#### INSTRUCTION:
Look for "Turn this picture" in the listing below, then copy exactly the line it appears in and all lines after it to the end, and nothing more.

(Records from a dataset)

◆ ◆ ◆ ◆

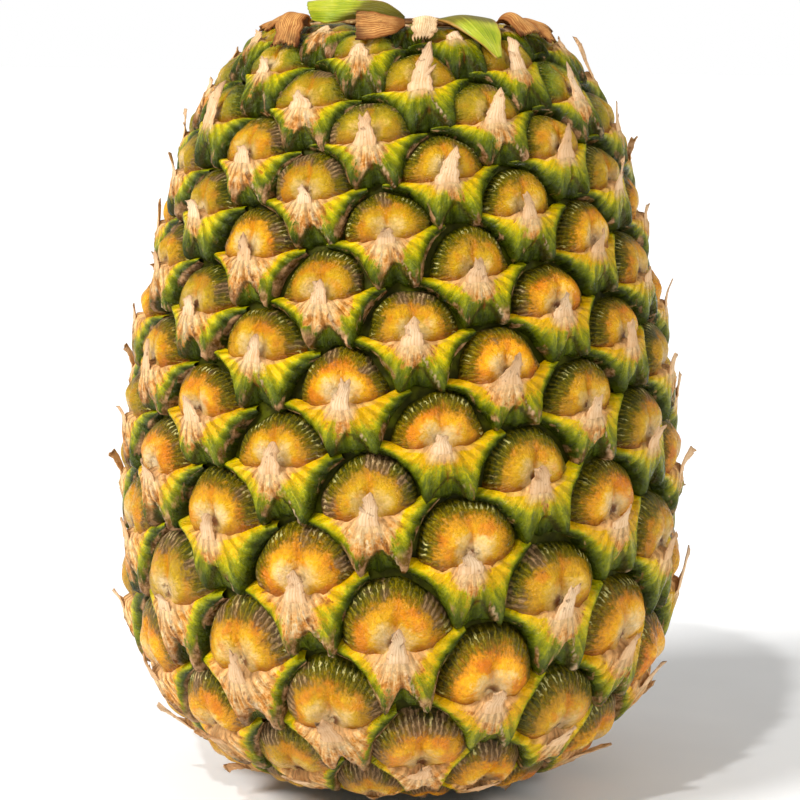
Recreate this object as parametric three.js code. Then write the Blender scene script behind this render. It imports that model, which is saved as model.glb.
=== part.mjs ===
// A whole pineapple with its crown broken off, standing on its cut stalk.
//
// Millimetres, +Z up. The origin is the middle of the flat stalk scar that the fruit rests on.
// -Y is the side seen in the photograph and +X is to its right.
//
// The eyes sit on the spirals that a real pineapple has: 8 one way, 13 the other and 21 steep ones.
// Eye n stands at the azimuth n * DIVERGENCE, and n grows downwards from the middle of the fruit.
import * as THREE from 'three';

// Sizes, in mm and degrees
const DIVERGENCE = 137.414;       // turn from one eye to the next
const FIRST_AZIMUTH = 1.9;        // azimuth of eye 0, from the front towards +X
const FIRST_HEIGHT = 107.6;       // height of eye 0
const TOP_EYE = -70;              // last eye under the crown
const BASE_EYE = 99;              // last eye beside the stalk
const LAST_TALL_TIP = -57;        // eyes above this one have their tips under the leaves
const REF_RADIUS = 60;            // radius at which the eye pattern below is drawn
const EYES_PER_MM = 0.9036;       // eyes passed per mm of height in that pattern
const REF_EYE_AREA = 413;         // area of the eye in that pattern, mm2

const SCAR_RADIUS = 14;           // flat cut end of the stalk, the rest face
const SCAR_HEIGHT = 1.2;
const SEAT_RADIUS = 18.2;         // where the crown grew from
const SEAT_HEIGHT = 169.3;
const STUMP_RADIUS = 17;          // core of the crown that stayed on
const STUMP_RISE = 1.5;
const GAP = 0.35;                 // clearance between pieces that touch
const LEAF_THICKNESS = 1.0;

// Outline of the fruit over the tops of its eyes: radius and height, from the scar to the crown.
const OUTLINE = [
  [15.6, 1.9], [20, 2.7], [27, 3.9], [35.3, 5.4], [46.1, 12], [55.8, 23.8], [61.4, 42.5],
  [62.3, 66.6], [60.1, 95.6], [53.6, 124.7], [46.6, 148.7], [38.2, 161.6], [33.7, 166.4],
  [28.6, 168.9], [23.2, 169.9], [19.4, 170.1],
];

// Area of one eye along the height: fraction of the height and mm2.
const EYE_AREAS = [
  [0.012, 105], [0.03, 190], [0.05, 330], [0.08, 450], [0.15, 510], [0.24, 590], [0.33, 537],
  [0.4, 466], [0.5, 413], [0.62, 362], [0.785, 309], [0.92, 261], [0.965, 235], [0.985, 170],
  [1.0, 120],
];

// One eye

// Each corner has a place in the flat drawing that sets how it is joined (u, v), and its place on
// the fruit: x to the right, y up, h out from the outline.
const EYE = [
  // meeting points of three eyes, and the groove between two
  { name: 'wing_meet', u: 11.5, v: 1.85, h: -3.0 },
  { name: 'skirt_meet', u: 2.8, v: 12.5, h: -4.2 },
  { name: 'groove_right', u: 7.9, v: 7.6, h: -3.9 },
  { name: 'groove_top', u: -3.0, v: 11.8, h: -4.1 },
  { name: 'groove_left', u: -10.1, v: 4.8, h: -3.8 },
  // cap: rim, shoulder and navel
  ...[6, 40, 74, 106, 140, 174].map((deg, i) => ({ name: `rim_${i}`, ...polar(8.9, deg, 0.6), h: -1.9 })),
  ...[24, 68, 112, 156].map((deg, i) => ({ name: `shoulder_${i}`, ...polar(5.6, deg, 1.8), h: -0.2 })),
  { name: 'navel', u: 0, v: 4.7, x: 0, y: 3.9, h: -0.7 },
  // foot of the cap behind the bract
  { name: 'foot_left', u: -5, v: 2.3, x: -5, y: 0.9, h: -1.9 },
  { name: 'foot', u: 0, v: 2.4, x: 0, y: 1.1, h: -1.9 },
  { name: 'foot_right', u: 5, v: 2.3, x: 5, y: 0.9, h: -1.9 },
  // dry tip of the bract, standing up over the cap
  { name: 'tip_left', u: -0.9, v: 0.9, x: -1.3, y: 4.6, h: 1.9 },
  { name: 'tip_right', u: 0.9, v: 0.9, x: 0.9, y: 5.6, h: 2.4 },
  // bract: upper lip, belly and the lobes of its skirt
  { name: 'lip_0', u: -8, v: -0.4, x: -8.2, y: 0.1, h: -1.0 },
  { name: 'lip_1', u: -2.5, v: -0.9, x: -2.3, y: -0.7, h: 0.7 },
  { name: 'lip_2', u: 2.5, v: -0.9, x: 2.3, y: -0.7, h: 0.7 },
  { name: 'lip_3', u: 8, v: -0.2, x: 8.2, y: 0.5, h: -1.0 },
  { name: 'belly_left', u: -5.3, v: -5.2, h: -0.7 },
  { name: 'belly', u: 0.2, v: -5.4, h: 0.2 },
  { name: 'belly_right', u: 5.6, v: -5.0, h: -0.7 },
  { name: 'lobe_left', u: -2.7, v: -10.3, h: -1.3 },
  { name: 'crease', u: 1.0, v: -7.4, h: -1.9 },
  { name: 'notch', u: 1.9, v: -9.6, h: -2.8 },
  { name: 'lobe_right', u: 6.3, v: -9.5, h: -1.3 },
];

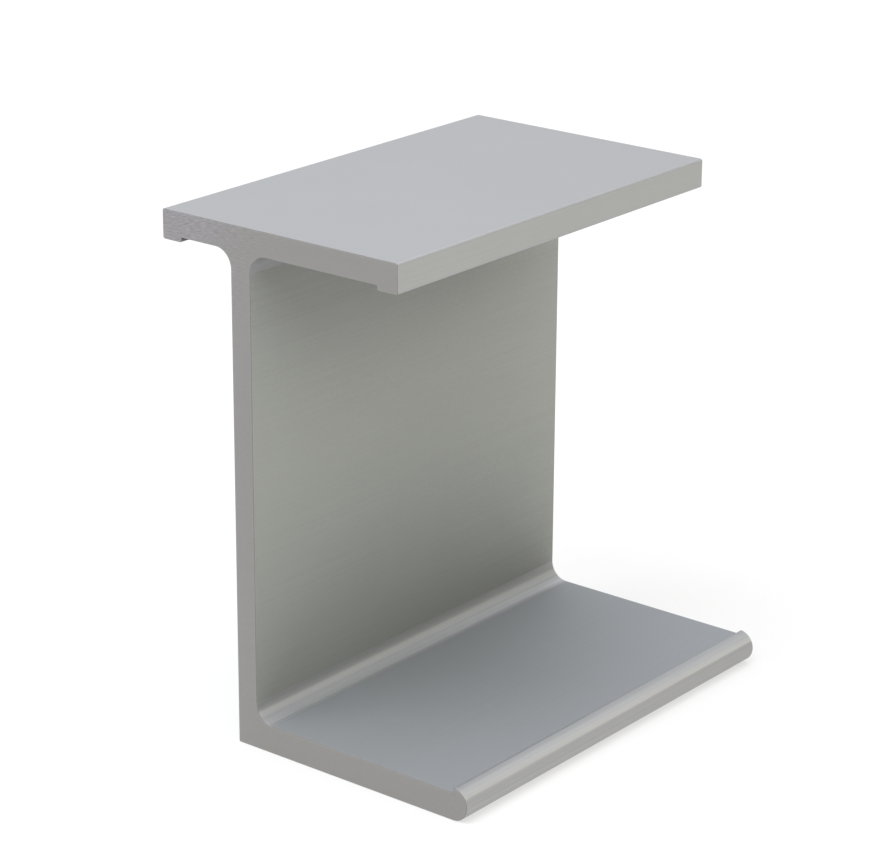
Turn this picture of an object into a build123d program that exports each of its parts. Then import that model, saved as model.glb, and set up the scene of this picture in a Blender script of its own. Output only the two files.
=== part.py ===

◆ ◆ ◆ ◆

#### SOLUTION FOR THIS EXERCISE:
Turn this picture of an object into a build123d program that exports each of its parts. Then import that model, saved as model.glb, and set up the scene of this picture in a Blender script of its own. Output only the two files.
=== part.py ===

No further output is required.